## Your objective
What follows is a listing; give it again exactly, in its entirety.

## Supplied data
------------------------------------------------------------
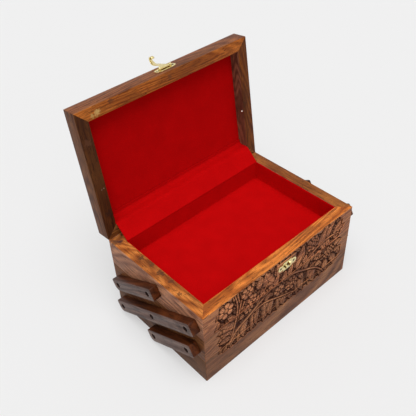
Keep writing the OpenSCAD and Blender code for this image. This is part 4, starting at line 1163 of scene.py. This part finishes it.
def build_screw_maker():
    """Geometry Nodes: a slotted screw at each point, its head looking along the point's "facing"
    and its slot turned by "slot_turn"."""
    maker = bpy.data.node_groups.new("slotted screws", "GeometryNodeTree")
    sizes = ("Head Radius", "Seat Radius", "Head Height", "Dome", "Slot Width", "Slot Depth",
             "Shank Radius", "Shank Length")
    for name, way, kind in (("Geometry", "INPUT", "Geometry"),
                            *((name, "INPUT", "Float") for name in sizes),
                            ("Finish", "INPUT", "Material"), ("Geometry", "OUTPUT", "Geometry")):
        maker.interface.new_socket(name, in_out=way, socket_type=f"NodeSocket{kind}")
    start = add_node(maker, "NodeGroupInput")
    head = add_node(maker, "GeometryNodeMeshCone", {
        "Vertices": 28, "Fill Segments": 4, "Radius Top": (start, "Head Radius"),
        "Radius Bottom": (start, "Seat Radius"), "Depth": (start, "Head Height")},
        fill_type="TRIANGLE_FAN")
    # the head's top falls off towards its edge, by Dome
    spot = add_node(maker, "GeometryNodeInputPosition")
    flat_spot = add_vectors(maker, "MULTIPLY", (spot, 0), (1, 1, 0))
    out = add_node(maker, "ShaderNodeVectorMath", {0: flat_spot}, operation="LENGTH")
    share = reckon(maker, "DIVIDE", (out, "Value"), (start, "Head Radius"))
    drop = reckon(maker, "MULTIPLY", reckon(maker, "POWER", share, 2.2), (start, "Dome"))
    offset = add_node(maker, "ShaderNodeCombineXYZ", {"Z": reckon(maker, "MULTIPLY", drop, -1.0)})
    domed = add_node(maker, "GeometryNodeSetPosition", {
        "Geometry": (head, "Mesh"), "Selection": (head, "Top"), "Offset": (offset, 0)})
    slot_size = add_node(maker, "ShaderNodeCombineXYZ", {
        "X": 0.02, "Y": (start, "Slot Width"), "Z": 0.002})
    slot_block = add_node(maker, "GeometryNodeMeshCube", {"Size": (slot_size, 0)})
    slot_foot = reckon(maker, "SUBTRACT", (start, "Head Height"), (start, "Slot Depth"))
    slot_place = add_node(maker, "ShaderNodeCombineXYZ", {
        "Z": reckon(maker, "ADD", slot_foot, 0.001)})
    slot_there = add_node(maker, "GeometryNodeTransform", {
        "Geometry": (slot_block, 0), "Translation": (slot_place, 0)})
    slotted = add_node(maker, "GeometryNodeMeshBoolean", {
        "Mesh 1": (domed, 0), "Mesh 2": (slot_there, 0)}, operation="DIFFERENCE", solver="EXACT")
    shank = add_node(maker, "GeometryNodeMeshCylinder", {
        "Vertices": 20, "Radius": (start, "Shank Radius"), "Depth": (start, "Shank Length")})
    shank_z = reckon(maker, "MULTIPLY_ADD", (start, "Shank Length"), -0.5, 0.0002)
    shank_place = add_node(maker, "ShaderNodeCombineXYZ", {"Z": shank_z})
    shank_there = add_node(maker, "GeometryNodeTransform", {
        "Geometry": (shank, 0), "Translation": (shank_place, 0)})
    screw = add_node(maker, "GeometryNodeJoinGeometry", {"Geometry": (slotted, 0)})
    maker.links.new(shank_there.outputs[0], screw.inputs[0])
    facing = add_node(maker, "GeometryNodeInputNamedAttribute", {"Name": "facing"},
                      data_type="FLOAT_VECTOR")
    slot_turn = add_node(maker, "GeometryNodeInputNamedAttribute", {"Name": "slot_turn"},
                         data_type="FLOAT")
    aimed = add_node(maker, "FunctionNodeAlignRotationToVector", {"Vector": (facing, 0)}, axis="Z")
    twist = add_node(maker, "FunctionNodeAxisAngleToRotation", {
        "Axis": (0, 0, 1), "Angle": (slot_turn, 0)})
    turned = add_node(maker, "FunctionNodeRotateRotation", {
        "Rotation": (aimed, 0), "Rotate By": (twist, 0)}, rotation_space="LOCAL")
    placed = add_node(maker, "GeometryNodeInstanceOnPoints", {
        "Points": (start, "Geometry"), "Instance": (screw, 0), "Rotation": (turned, 0)})
    real = add_node(maker, "GeometryNodeRealizeInstances", {"Geometry": (placed, 0)})
    done = add_node(maker, "GeometryNodeSetMaterial", {
        "Geometry": (real, 0), "Material": (start, "Finish")})
    add_node(maker, "NodeGroupOutput", {"Geometry": (done, 0)})
    return maker


screw_maker = build_screw_maker()
screw_sockets = {item.name: item.identifier for item in screw_maker.interface.items_tree
                 if item.item_type == "SOCKET" and item.in_out == "INPUT"}
slots = np.random.default_rng(5)


def put_screws(name, node, body, places, sizes, place_in=None):
    """Dark steel screws at (place, facing) pairs, as one mesh."""
    mesh = bpy.data.meshes.new(name)
    mesh.from_pydata([p for p, _ in places], [], [])
    mesh.attributes.new("facing", "FLOAT_VECTOR", "POINT").data.foreach_set(
        "vector", np.array([f for _, f in places], float).ravel())
    mesh.attributes.new("slot_turn", "FLOAT", "POINT").data.foreach_set(
        "value", slots.uniform(0, 3.1, len(places)))
    piece = add_piece(name, mesh, None)
    making = piece.modifiers.new("screws", "NODES")
    making.node_group = screw_maker
    for key, value in {**sizes, "Finish": steel}.items():
        making[screw_sockets[key]] = value
    piece.data = applied(piece)
    if place_in:
        piece.data.transform(place_in)
    smooth_shade(piece.data, 30)
    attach(piece, body)
    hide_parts(node)


pivot_screw = {"Head Radius": 0.0027, "Seat Radius": 0.0027, "Head Height": 0.0016,
               "Dome": 0.0005, "Slot Width": 0.0008, "Slot Depth": 0.0007,
               "Shank Radius": 0.0018, "Shank Length": 0.0143}
pivot_x = 0.12065
upper, long, lower = (arm_pivots[kind] for kind in ("upper", "long", "lower"))
pivot_places = {"bottom": (long[0], lower[0]), "middle": (upper[0], long[1], lower[1]),
                "top": (upper[1], long[2])}
for tray, pivots in pivot_places.items():
    put_screws(f"{tray}_tray_screws", f"{tray}_pivot_screws", f"{tray}_tray",
               [((side * pivot_x, y, z), (side, 0, 0)) for side in (-1, 1) for y, z in pivots],
               pivot_screw)
plate_screw = {"Head Radius": 0.0016, "Seat Radius": 0.0009, "Head Height": 0.0007,
               "Dome": 0.0001, "Slot Width": 0.00045, "Slot Depth": 0.0004,
               "Shank Radius": 0.0009, "Shank Length": 0.0053}
screw_apart, plate_seat_y = 0.010, -box_d / 2 - plate_t + 0.0007
for name, node, body, z, place_in in (
        ("catch_plate_screws", "catch_screws", "top_tray", catch_z, None),
        ("latch_plate_screws", "latch_screws", "lid", latch_axis_z, stand_open)):
    put_screws(name, node, body,
               [((latch_x + side * screw_apart, plate_seat_y, z), (0, -1, 0)) for side in (-1, 1)],
               plate_screw, place_in)
refinish(solids["lid_side_nails"].data, pale_steel)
------------------------------------------------------------
## Task response
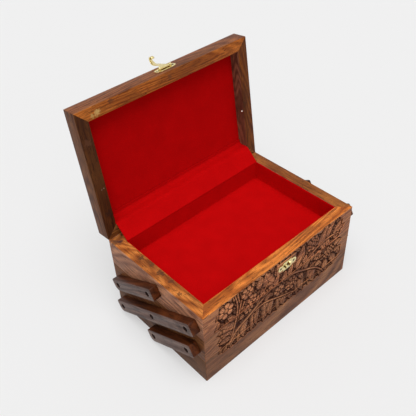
Keep writing the OpenSCAD and Blender code for this image. This is part 4, starting at line 1163 of scene.py. This part finishes it.
def build_screw_maker():
    """Geometry Nodes: a slotted screw at each point, its head looking along the point's "facing"
    and its slot turned by "slot_turn"."""
    maker = bpy.data.node_groups.new("slotted screws", "GeometryNodeTree")
    sizes = ("Head Radius", "Seat Radius", "Head Height", "Dome", "Slot Width", "Slot Depth",
             "Shank Radius", "Shank Length")
    for name, way, kind in (("Geometry", "INPUT", "Geometry"),
                            *((name, "INPUT", "Float") for name in sizes),
                            ("Finish", "INPUT", "Material"), ("Geometry", "OUTPUT", "Geometry")):
        maker.interface.new_socket(name, in_out=way, socket_type=f"NodeSocket{kind}")
    start = add_node(maker, "NodeGroupInput")
    head = add_node(maker, "GeometryNodeMeshCone", {
        "Vertices": 28, "Fill Segments": 4, "Radius Top": (start, "Head Radius"),
        "Radius Bottom": (start, "Seat Radius"), "Depth": (start, "Head Height")},
        fill_type="TRIANGLE_FAN")
    # the head's top falls off towards its edge, by Dome
    spot = add_node(maker, "GeometryNodeInputPosition")
    flat_spot = add_vectors(maker, "MULTIPLY", (spot, 0), (1, 1, 0))
    out = add_node(maker, "ShaderNodeVectorMath", {0: flat_spot}, operation="LENGTH")
    share = reckon(maker, "DIVIDE", (out, "Value"), (start, "Head Radius"))
    drop = reckon(maker, "MULTIPLY", reckon(maker, "POWER", share, 2.2), (start, "Dome"))
    offset = add_node(maker, "ShaderNodeCombineXYZ", {"Z": reckon(maker, "MULTIPLY", drop, -1.0)})
    domed = add_node(maker, "GeometryNodeSetPosition", {
        "Geometry": (head, "Mesh"), "Selection": (head, "Top"), "Offset": (offset, 0)})
    slot_size = add_node(maker, "ShaderNodeCombineXYZ", {
        "X": 0.02, "Y": (start, "Slot Width"), "Z": 0.002})
    slot_block = add_node(maker, "GeometryNodeMeshCube", {"Size": (slot_size, 0)})
    slot_foot = reckon(maker, "SUBTRACT", (start, "Head Height"), (start, "Slot Depth"))
    slot_place = add_node(maker, "ShaderNodeCombineXYZ", {
        "Z": reckon(maker, "ADD", slot_foot, 0.001)})
    slot_there = add_node(maker, "GeometryNodeTransform", {
        "Geometry": (slot_block, 0), "Translation": (slot_place, 0)})
    slotted = add_node(maker, "GeometryNodeMeshBoolean", {
        "Mesh 1": (domed, 0), "Mesh 2": (slot_there, 0)}, operation="DIFFERENCE", solver="EXACT")
    shank = add_node(maker, "GeometryNodeMeshCylinder", {
        "Vertices": 20, "Radius": (start, "Shank Radius"), "Depth": (start, "Shank Length")})
    shank_z = reckon(maker, "MULTIPLY_ADD", (start, "Shank Length"), -0.5, 0.0002)
    shank_place = add_node(maker, "ShaderNodeCombineXYZ", {"Z": shank_z})
    shank_there = add_node(maker, "GeometryNodeTransform", {
        "Geometry": (shank, 0), "Translation": (shank_place, 0)})
    screw = add_node(maker, "GeometryNodeJoinGeometry", {"Geometry": (slotted, 0)})
    maker.links.new(shank_there.outputs[0], screw.inputs[0])
    facing = add_node(maker, "GeometryNodeInputNamedAttribute", {"Name": "facing"},
                      data_type="FLOAT_VECTOR")
    slot_turn = add_node(maker, "GeometryNodeInputNamedAttribute", {"Name": "slot_turn"},
                         data_type="FLOAT")
    aimed = add_node(maker, "FunctionNodeAlignRotationToVector", {"Vector": (facing, 0)}, axis="Z")
    twist = add_node(maker, "FunctionNodeAxisAngleToRotation", {
        "Axis": (0, 0, 1), "Angle": (slot_turn, 0)})
    turned = add_node(maker, "FunctionNodeRotateRotation", {
        "Rotation": (aimed, 0), "Rotate By": (twist, 0)}, rotation_space="LOCAL")
    placed = add_node(maker, "GeometryNodeInstanceOnPoints", {
        "Points": (start, "Geometry"), "Instance": (screw, 0), "Rotation": (turned, 0)})
    real = add_node(maker, "GeometryNodeRealizeInstances", {"Geometry": (placed, 0)})
    done = add_node(maker, "GeometryNodeSetMaterial", {
        "Geometry": (real, 0), "Material": (start, "Finish")})
    add_node(maker, "NodeGroupOutput", {"Geometry": (done, 0)})
    return maker


screw_maker = build_screw_maker()
screw_sockets = {item.name: item.identifier for item in screw_maker.interface.items_tree
                 if item.item_type == "SOCKET" and item.in_out == "INPUT"}
slots = np.random.default_rng(5)


def put_screws(name, node, body, places, sizes, place_in=None):
    """Dark steel screws at (place, facing) pairs, as one mesh."""
    mesh = bpy.data.meshes.new(name)
    mesh.from_pydata([p for p, _ in places], [], [])
    mesh.attributes.new("facing", "FLOAT_VECTOR", "POINT").data.foreach_set(
        "vector", np.array([f for _, f in places], float).ravel())
    mesh.attributes.new("slot_turn", "FLOAT", "POINT").data.foreach_set(
        "value", slots.uniform(0, 3.1, len(places)))
    piece = add_piece(name, mesh, None)
    making = piece.modifiers.new("screws", "NODES")
    making.node_group = screw_maker
    for key, value in {**sizes, "Finish": steel}.items():
        making[screw_sockets[key]] = value
    piece.data = applied(piece)
    if place_in:
        piece.data.transform(place_in)
    smooth_shade(piece.data, 30)
    attach(piece, body)
    hide_parts(node)


pivot_screw = {"Head Radius": 0.0027, "Seat Radius": 0.0027, "Head Height": 0.0016,
               "Dome": 0.0005, "Slot Width": 0.0008, "Slot Depth": 0.0007,
               "Shank Radius": 0.0018, "Shank Length": 0.0143}
pivot_x = 0.12065
upper, long, lower = (arm_pivots[kind] for kind in ("upper", "long", "lower"))
pivot_places = {"bottom": (long[0], lower[0]), "middle": (upper[0], long[1], lower[1]),
                "top": (upper[1], long[2])}
for tray, pivots in pivot_places.items():
    put_screws(f"{tray}_tray_screws", f"{tray}_pivot_screws", f"{tray}_tray",
               [((side * pivot_x, y, z), (side, 0, 0)) for side in (-1, 1) for y, z in pivots],
               pivot_screw)
plate_screw = {"Head Radius": 0.0016, "Seat Radius": 0.0009, "Head Height": 0.0007,
               "Dome": 0.0001, "Slot Width": 0.00045, "Slot Depth": 0.0004,
               "Shank Radius": 0.0009, "Shank Length": 0.0053}
screw_apart, plate_seat_y = 0.010, -box_d / 2 - plate_t + 0.0007
for name, node, body, z, place_in in (
        ("catch_plate_screws", "catch_screws", "top_tray", catch_z, None),
        ("latch_plate_screws", "latch_screws", "lid", latch_axis_z, stand_open)):
    put_screws(name, node, body,
               [((latch_x + side * screw_apart, plate_seat_y, z), (0, -1, 0)) for side in (-1, 1)],
               plate_screw, place_in)
refinish(solids["lid_side_nails"].data, pale_steel)